## [Set task]
In the listing below, find the line that contains "Write part 2 of" and the line that contains "# grew, and". Quote both and every line between them, exactly, and nothing more.
Start Material for the task
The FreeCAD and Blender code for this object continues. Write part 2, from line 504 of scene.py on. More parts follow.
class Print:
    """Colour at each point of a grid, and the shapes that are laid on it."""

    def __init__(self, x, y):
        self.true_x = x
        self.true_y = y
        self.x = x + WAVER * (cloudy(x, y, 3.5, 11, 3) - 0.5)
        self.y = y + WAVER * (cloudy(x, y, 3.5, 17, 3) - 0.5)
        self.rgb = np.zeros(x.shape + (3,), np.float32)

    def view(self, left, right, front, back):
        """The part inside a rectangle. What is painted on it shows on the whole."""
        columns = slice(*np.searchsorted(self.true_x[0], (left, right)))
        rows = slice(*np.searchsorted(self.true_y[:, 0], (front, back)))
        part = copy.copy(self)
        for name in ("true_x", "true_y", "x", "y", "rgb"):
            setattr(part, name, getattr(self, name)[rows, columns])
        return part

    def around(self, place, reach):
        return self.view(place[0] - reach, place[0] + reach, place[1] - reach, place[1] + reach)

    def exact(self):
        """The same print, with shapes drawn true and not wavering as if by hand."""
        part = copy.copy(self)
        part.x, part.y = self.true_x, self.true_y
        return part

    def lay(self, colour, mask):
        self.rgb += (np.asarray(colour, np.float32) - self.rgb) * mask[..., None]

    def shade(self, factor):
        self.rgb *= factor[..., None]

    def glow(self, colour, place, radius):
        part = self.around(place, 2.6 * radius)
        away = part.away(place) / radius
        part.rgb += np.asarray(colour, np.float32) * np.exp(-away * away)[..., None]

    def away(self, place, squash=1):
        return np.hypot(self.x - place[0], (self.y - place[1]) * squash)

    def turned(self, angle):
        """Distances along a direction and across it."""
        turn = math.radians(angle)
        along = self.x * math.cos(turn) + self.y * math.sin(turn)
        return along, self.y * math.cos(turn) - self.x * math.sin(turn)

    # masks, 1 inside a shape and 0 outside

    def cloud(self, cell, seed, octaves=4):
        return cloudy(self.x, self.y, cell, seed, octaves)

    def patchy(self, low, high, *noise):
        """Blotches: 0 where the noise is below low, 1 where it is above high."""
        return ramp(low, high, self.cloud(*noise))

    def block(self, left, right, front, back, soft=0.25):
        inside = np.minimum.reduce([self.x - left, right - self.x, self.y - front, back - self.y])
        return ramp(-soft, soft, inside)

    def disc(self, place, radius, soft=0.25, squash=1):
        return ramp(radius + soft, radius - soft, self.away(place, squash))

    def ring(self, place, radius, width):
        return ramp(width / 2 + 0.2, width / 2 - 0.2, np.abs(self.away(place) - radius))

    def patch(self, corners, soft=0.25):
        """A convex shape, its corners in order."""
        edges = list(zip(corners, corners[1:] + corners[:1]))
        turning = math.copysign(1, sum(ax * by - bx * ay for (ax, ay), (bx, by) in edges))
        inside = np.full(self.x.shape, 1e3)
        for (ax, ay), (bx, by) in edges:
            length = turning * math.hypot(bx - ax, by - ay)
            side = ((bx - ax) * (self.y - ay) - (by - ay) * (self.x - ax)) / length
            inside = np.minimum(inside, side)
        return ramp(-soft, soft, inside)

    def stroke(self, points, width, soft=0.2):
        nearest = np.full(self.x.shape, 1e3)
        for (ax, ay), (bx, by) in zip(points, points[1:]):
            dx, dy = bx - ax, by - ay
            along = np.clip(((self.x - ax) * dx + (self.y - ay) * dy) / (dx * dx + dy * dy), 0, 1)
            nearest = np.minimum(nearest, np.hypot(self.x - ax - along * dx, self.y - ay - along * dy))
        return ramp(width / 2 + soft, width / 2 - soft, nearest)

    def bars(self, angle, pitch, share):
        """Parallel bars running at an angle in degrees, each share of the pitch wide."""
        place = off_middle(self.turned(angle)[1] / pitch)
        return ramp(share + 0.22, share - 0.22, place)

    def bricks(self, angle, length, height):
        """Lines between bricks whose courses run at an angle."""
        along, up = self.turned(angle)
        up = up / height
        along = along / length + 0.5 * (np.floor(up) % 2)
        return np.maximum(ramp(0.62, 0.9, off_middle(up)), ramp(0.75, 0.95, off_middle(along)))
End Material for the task
Start Material for the task
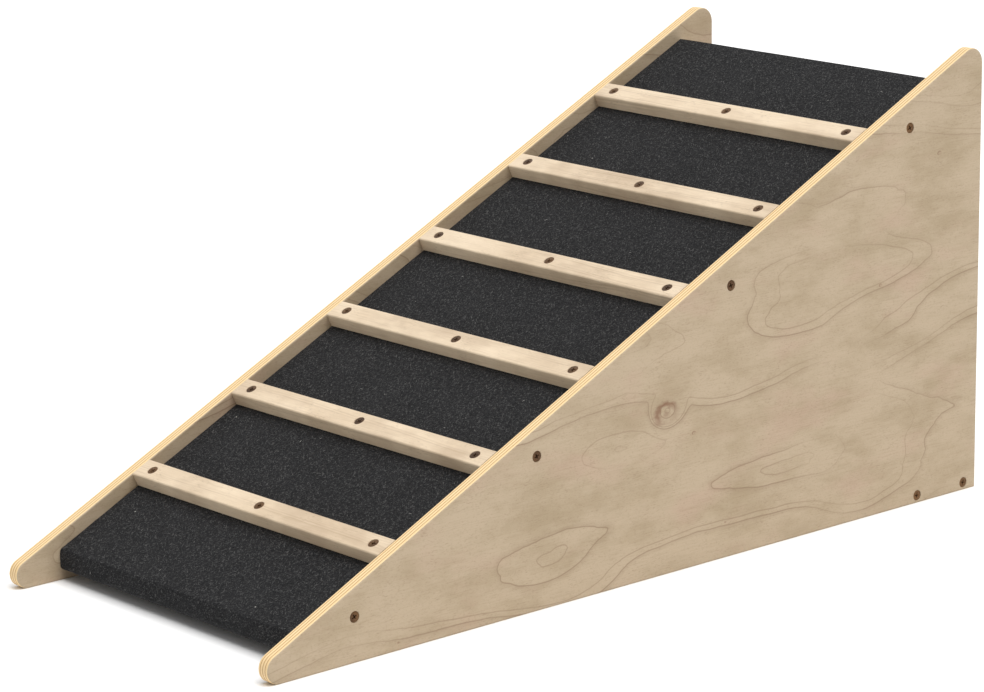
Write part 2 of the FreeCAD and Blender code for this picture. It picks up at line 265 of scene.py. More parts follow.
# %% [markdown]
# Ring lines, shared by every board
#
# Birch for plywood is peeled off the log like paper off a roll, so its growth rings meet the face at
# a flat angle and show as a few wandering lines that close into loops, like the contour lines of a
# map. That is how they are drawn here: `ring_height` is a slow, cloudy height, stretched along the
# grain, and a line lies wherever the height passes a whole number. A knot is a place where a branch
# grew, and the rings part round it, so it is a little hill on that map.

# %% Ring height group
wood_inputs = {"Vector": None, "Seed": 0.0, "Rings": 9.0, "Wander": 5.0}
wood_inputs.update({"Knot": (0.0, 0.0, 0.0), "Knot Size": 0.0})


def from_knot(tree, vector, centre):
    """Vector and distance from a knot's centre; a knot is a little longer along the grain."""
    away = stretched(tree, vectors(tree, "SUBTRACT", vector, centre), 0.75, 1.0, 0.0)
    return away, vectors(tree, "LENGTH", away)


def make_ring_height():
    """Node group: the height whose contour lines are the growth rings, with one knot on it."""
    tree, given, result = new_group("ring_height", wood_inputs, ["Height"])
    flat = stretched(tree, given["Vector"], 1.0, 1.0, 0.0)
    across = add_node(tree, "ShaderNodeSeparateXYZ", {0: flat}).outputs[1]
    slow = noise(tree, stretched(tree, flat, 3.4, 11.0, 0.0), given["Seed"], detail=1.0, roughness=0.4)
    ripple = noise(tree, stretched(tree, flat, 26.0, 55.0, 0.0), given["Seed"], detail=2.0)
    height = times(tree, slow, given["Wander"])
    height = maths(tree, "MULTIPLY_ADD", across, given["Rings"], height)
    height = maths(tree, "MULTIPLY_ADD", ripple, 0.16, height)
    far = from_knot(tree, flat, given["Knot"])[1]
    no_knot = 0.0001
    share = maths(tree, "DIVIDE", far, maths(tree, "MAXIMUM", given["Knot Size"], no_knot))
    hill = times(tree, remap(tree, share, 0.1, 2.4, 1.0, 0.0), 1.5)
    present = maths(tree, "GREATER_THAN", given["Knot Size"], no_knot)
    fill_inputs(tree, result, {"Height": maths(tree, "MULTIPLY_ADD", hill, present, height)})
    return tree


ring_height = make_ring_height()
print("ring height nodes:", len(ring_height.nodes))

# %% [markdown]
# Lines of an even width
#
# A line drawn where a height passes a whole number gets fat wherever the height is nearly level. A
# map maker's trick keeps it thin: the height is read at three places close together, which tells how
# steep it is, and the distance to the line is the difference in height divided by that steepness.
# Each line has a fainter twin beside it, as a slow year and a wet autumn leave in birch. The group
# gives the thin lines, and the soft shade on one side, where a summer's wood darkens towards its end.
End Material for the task
Start Material for the task
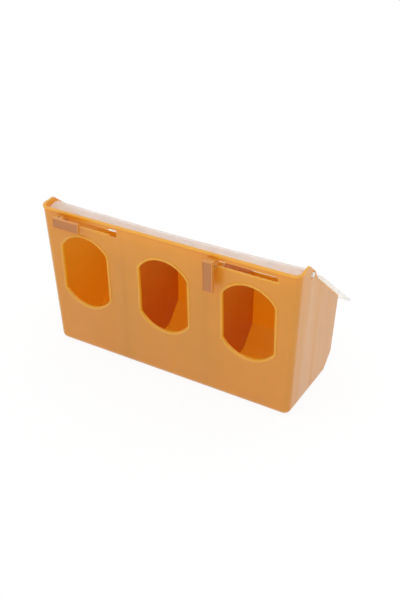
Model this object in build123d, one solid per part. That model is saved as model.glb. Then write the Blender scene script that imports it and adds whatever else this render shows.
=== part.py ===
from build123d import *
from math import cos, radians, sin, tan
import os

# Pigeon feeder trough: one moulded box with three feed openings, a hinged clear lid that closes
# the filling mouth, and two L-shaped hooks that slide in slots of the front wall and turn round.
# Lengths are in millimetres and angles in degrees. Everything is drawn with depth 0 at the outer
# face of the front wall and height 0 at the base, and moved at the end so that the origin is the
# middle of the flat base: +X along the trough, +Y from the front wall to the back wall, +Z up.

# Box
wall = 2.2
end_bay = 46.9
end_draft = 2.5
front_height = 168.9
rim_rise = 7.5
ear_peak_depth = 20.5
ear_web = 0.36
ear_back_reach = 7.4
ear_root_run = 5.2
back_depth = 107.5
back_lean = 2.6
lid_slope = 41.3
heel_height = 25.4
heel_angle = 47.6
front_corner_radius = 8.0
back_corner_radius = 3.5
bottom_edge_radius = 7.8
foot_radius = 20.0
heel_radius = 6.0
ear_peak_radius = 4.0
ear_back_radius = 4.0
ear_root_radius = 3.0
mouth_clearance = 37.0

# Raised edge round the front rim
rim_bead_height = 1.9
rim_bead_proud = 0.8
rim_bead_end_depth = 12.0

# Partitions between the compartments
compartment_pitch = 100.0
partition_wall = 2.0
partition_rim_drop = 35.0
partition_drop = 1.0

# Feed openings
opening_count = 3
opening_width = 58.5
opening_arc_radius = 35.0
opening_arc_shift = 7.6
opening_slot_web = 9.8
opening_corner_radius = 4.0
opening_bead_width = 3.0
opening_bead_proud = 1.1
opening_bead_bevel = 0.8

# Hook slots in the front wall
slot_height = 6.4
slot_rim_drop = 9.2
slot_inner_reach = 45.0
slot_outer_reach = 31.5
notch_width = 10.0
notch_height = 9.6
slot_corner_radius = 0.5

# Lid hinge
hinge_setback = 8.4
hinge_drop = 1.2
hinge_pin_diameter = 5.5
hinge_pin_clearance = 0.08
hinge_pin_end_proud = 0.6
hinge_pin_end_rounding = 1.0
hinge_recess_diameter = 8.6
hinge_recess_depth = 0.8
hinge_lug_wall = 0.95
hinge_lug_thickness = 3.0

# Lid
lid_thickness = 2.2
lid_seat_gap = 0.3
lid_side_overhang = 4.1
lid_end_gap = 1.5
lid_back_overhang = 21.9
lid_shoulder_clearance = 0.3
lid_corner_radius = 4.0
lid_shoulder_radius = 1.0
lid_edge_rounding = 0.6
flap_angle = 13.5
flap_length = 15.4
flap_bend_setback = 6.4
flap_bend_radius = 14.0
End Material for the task
## [Result for this exercise]
Write part 2 of the FreeCAD and Blender code for this picture. It picks up at line 265 of scene.py. More parts follow.
# %% [markdown]
# Ring lines, shared by every board
#
# Birch for plywood is peeled off the log like paper off a roll, so its growth rings meet the face at
# a flat angle and show as a few wandering lines that close into loops, like the contour lines of a
# map. That is how they are drawn here: `ring_height` is a slow, cloudy height, stretched along the
# grain, and a line lies wherever the height passes a whole number. A knot is a place where a branch
# grew, and the rings part round it, so it is a little hill on that map.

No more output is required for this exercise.